Finance and budget staff presented the proposed budget summary to council. Key items included a proposed transfer to schools of $18.9 million (a 9.55% increase), annual debt-service transfer of roughly $6.5 million, and a recommended 3% cost-of-living adjustment for municipal employees. Staff also built in a 10% projected increase in health insurance premiums and a small number of new positions tied to an upcoming courthouse opening (two deputies and two custodial positions), restoration of a traffic position and a water-distribution position previously frozen, and phase 1 of a police career development plan.

Council discussion focused on a large unfunded capital backlog, estimated at approximately $134 million, and specific near-term capital needs including design work for the wharf/tunnel infrastructure; staff estimated design costs in the $350,000 range with additional stormwater fund resources available for that work. To begin replenishing capital reserves, the proposed budget would establish a new annual infrastructure reserve equivalent to 2¢ on the real-estate rate ($657,030). Councilors debated whether to adopt the full 2¢ increase (bringing the rate from $0.89 to $0.91) or a smaller 1¢ step.

Councilor Oberholtzer moved an amendment to fix the tax rate at $0.90 per $100 (reducing the additional infrastructure reserve by roughly half). That motion failed on a recorded vote (ayes: 2; nays: 5). Council then adopted the budget ordinance as proposed, setting the real-estate tax rate at $0.91. The final roll call for the adopted budget was 6–1: Ayes — Campbell, Shepherd, Overholtzer, Park, Vice Mayor Arrowood and Mayor Edwards; No — Woods.

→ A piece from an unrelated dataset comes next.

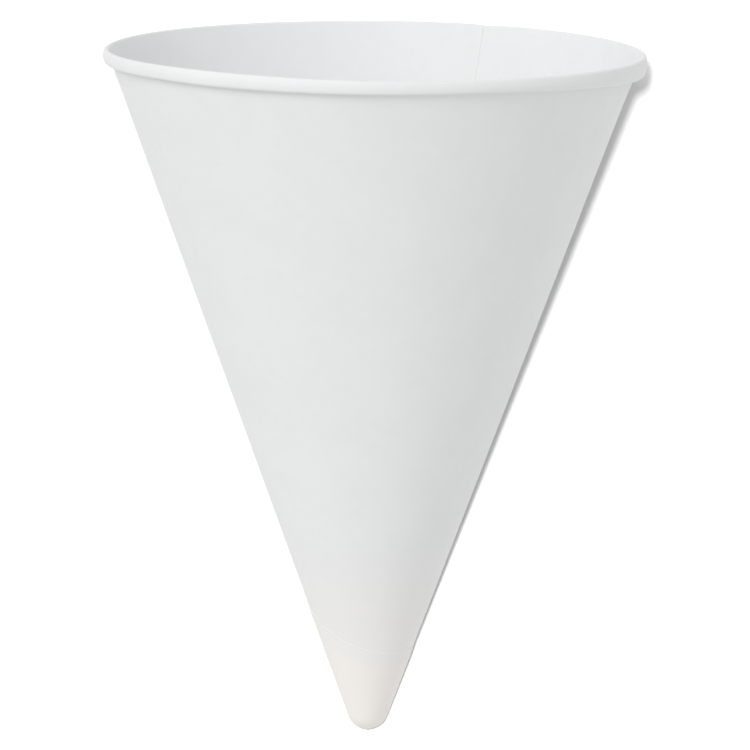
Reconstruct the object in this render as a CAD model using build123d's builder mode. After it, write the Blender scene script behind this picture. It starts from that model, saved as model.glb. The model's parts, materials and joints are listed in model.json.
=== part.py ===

The approved five-year capital improvement plan totals $78,729,917 across funds; the FY2026 enterprise capital plan included $10,500,000 largely funded from fund balance. The budget package contained no new changes to fee schedules or signage beyond prior rate adjustments in water, sewer and stormwater adopted earlier.

Why it matters: The adopted budget raises revenues to replenish capital reserves and fund existing operations and school transfers while responding to an extensive backlog of infrastructure needs. The vote reflected a majority preference for a larger, more immediate step to address capital shortfalls; one councilor favored a more incremental approach.